Anyway...long story longer....anyone have any experience with this type of cancer, with wound care, managing wounds, and when to know when it's time to let go?  We've never had to decide to euthanize any of our pets before and Sammy's the first dog we've ever had.

Thanks for any advice!


----------



## Ginams (Jan 20, 2015)

Reading your post breaks my heart all over again because we lost our German shepherd to this exact form of cancer in August 2015. 

Her main mass was on her right hip. We noticed in October 2014 that she had a bump, but the fine needle aspirate showed nothing and her blood work was clear. The mass ruptured at the end of March 2015 and we had removal, with wide margins, at the end of April. Our vet thought it was going to be benign, but pathology came back with the dreaded diagnosis. We had two months, after the removal, of good health (her follow up X-Rays were clear), but the mass returned with a vengeance in July. 

With regard to wound care when her mass opened back up, we cleaned the site twice per day with a chlorhexadine solution and put a lidocaine cream up to four times per day.

We had just 5 weeks with her after that and, with her, the pain became very apparent. She went from being her normal, mellow self to having a really tough time settling and getting comfortable. Some may be because of the location of her mass, but she panted constantly, even with fans and the a/c on (sign of pain) and started to refuse her food, which was a huge indicator for her of not feeling well. I made an appointment with our vet the week before we ended up putting her down and our vet sat and cried with me and let me know that she saw an obvious decline in Sasha's health. I think I really knew what she was going to say, but needed someone else to finally say it out loud.
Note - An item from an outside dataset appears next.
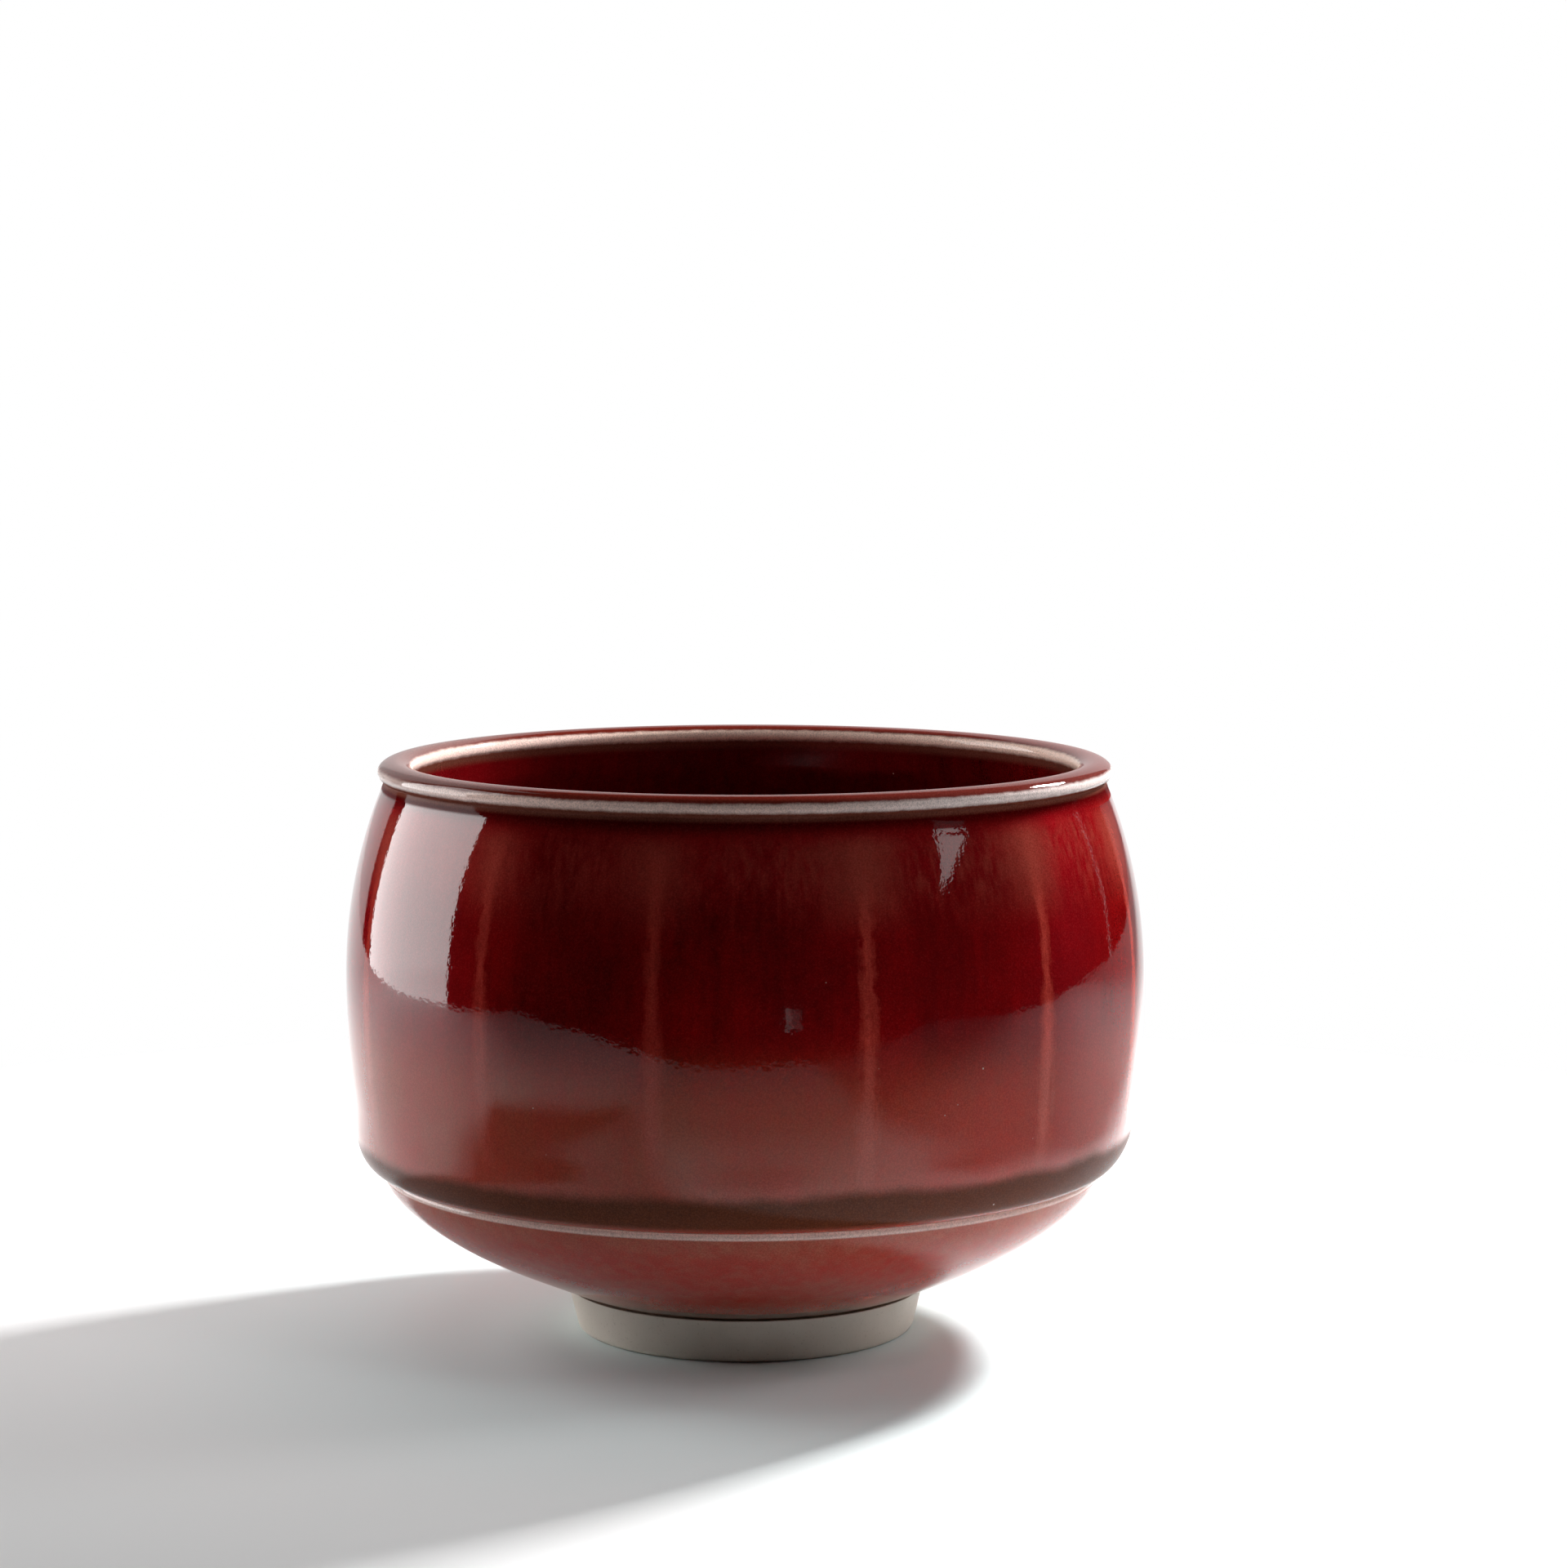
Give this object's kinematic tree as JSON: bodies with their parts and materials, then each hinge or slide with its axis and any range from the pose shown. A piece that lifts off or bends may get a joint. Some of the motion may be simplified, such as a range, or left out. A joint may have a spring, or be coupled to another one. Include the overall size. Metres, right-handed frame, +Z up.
{
  "type": "tea bowl",
  "caption": "Barrel-shaped porcelain tea bowl with soft facets, a rolled lip, a fine ridge above the rounded underside and a bare foot ring.",
  "frame": {"origin": "on the bowl's axis, in the plane that the foot ring stands on", "axes": "+Z up along the axis, towards the lip; -Y towards the side that the picture shows"},
  "size_m": [0.1252, 0.1254, 0.0905],
  "materials": {
    "bare_porcelain": "bare fired porcelain, matt and faintly sandy",
    "oxblood_glaze": "deep copper-red glaze, glossy, paler and browner where it runs thin on edges"
  },
  "bodies": {
    "root": {"porcelain_body": "bare_porcelain", "foot_ring": "bare_porcelain", "outer_glaze": "oxblood_glaze", "inner_glaze": "oxblood_glaze", "foot_well_glaze": "oxblood_glaze"}
  },
  "joints": []
}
I also had a few people that knew Sasha well spend some time with her and they were very honest in telling me when they noticed the decline in her health as well. I feel that they were better able to observe differences than I was since I was with her all the time. I always hear people say "you'll know when it is time," but I don't think that is the case with everyone/pet. With Sasha, I knew, but I really feel that having people who were honest and knew us well as outside observers really helped. 

I am so sorry you are having to go through this with your Sammy. I hope you get the opportunity to make many more memories with your pup. Please feel free to reach out with any questions.


----------



## CAROLINA MOM (May 12, 2009)

I don't have any experience with this type of Cancer, nor have I heard of it until now. 
I just wanted to tell you I am sorry you and your boy are going through this. 
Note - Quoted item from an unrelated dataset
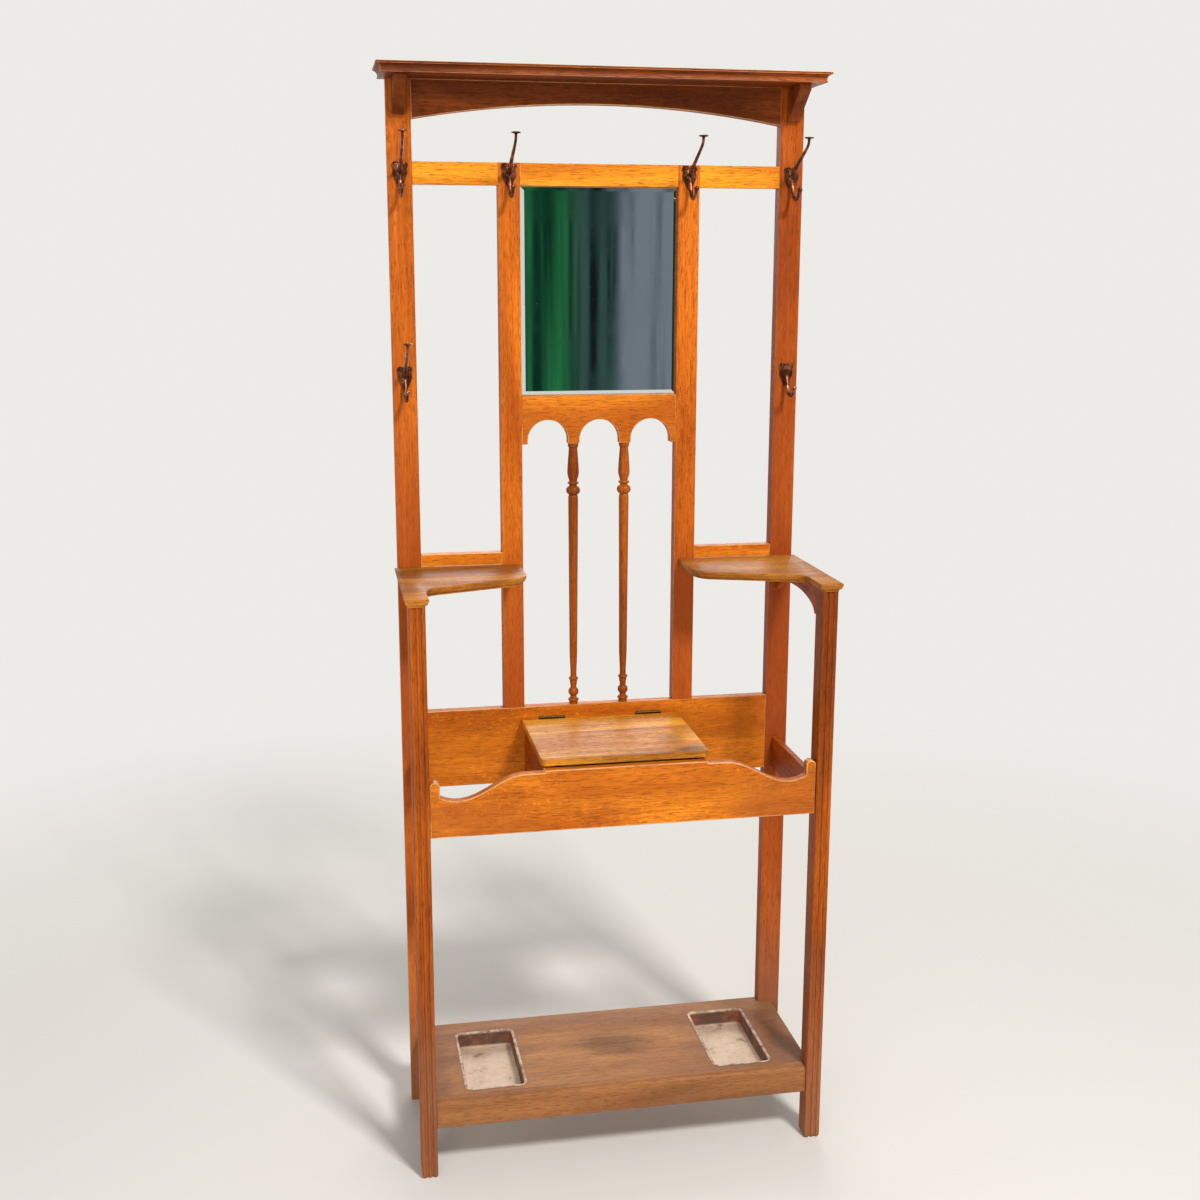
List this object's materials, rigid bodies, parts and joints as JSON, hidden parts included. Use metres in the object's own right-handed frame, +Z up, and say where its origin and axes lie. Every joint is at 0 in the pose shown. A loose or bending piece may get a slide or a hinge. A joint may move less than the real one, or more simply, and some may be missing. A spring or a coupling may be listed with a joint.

My thoughts and prayers are with you all.


----------



## Rookie's Dad (Feb 19, 2014)

Not sure if it's the same as Mass Cell Tumors, but it sounds about the same. We went through the same things you are going through, tumor growth, tumor removal, more tumor(s) reappearing, then the tumor rupturing, trying to stop the oozing, etc. Rookie was fine as far as eating, pooping, walking, playing until he wasn't, and then we knew it was time. It happened very fast at the end, but the whole down hill slide took 9 months, it was very hard. Here is some of the things we were told: Give him lots of treats, and lots of love. Don't be sad when you are with him, they pick up on that. Watch his eyes, they can tell you a lot. And finally, "Better a day too early, than an hour to late". Hope that helps, best of luck.

Rookie, my Heart Dog.


----------



## SammyGum (Jan 25, 2016)

*Thank you all for your kinds words*

I'm sorry any one of our beauties has to go through something as horrible as cancer! Just not fair. :no:

As far as wound care goes, we are also cleaning with chlorhexadine solution, then putting honey over the mass and covering with a sanitary pad and wrapping...so much more absorbent than gauze pads! 

The vets were on board with us trying honey and want to know the outcome. We are hoping that the honey might help heal the wounds to decrease bleeding and oozing. We know it's not going to affect his cancer diagnosis, but we'd love to buy Sammy some more wound free, cone-free time. I recently discussed honey treatment with my sister in law, who is an oncologist (human). She said a few years ago, a resident of hers suggested honey for a man living with cancer and many non-healing wounds in a hospice facility. They started putting honey on the man's wounds and the wounds healed over! He still had cancer, of course, but was able to go home wound free and he died a year and a half later of a heart attack. We'll see what happens with Sammy. :crossfing 

Thank you again for your kind words, tips and experiences. I just wanted to bounce our experience off of the Golden professionals here.


----------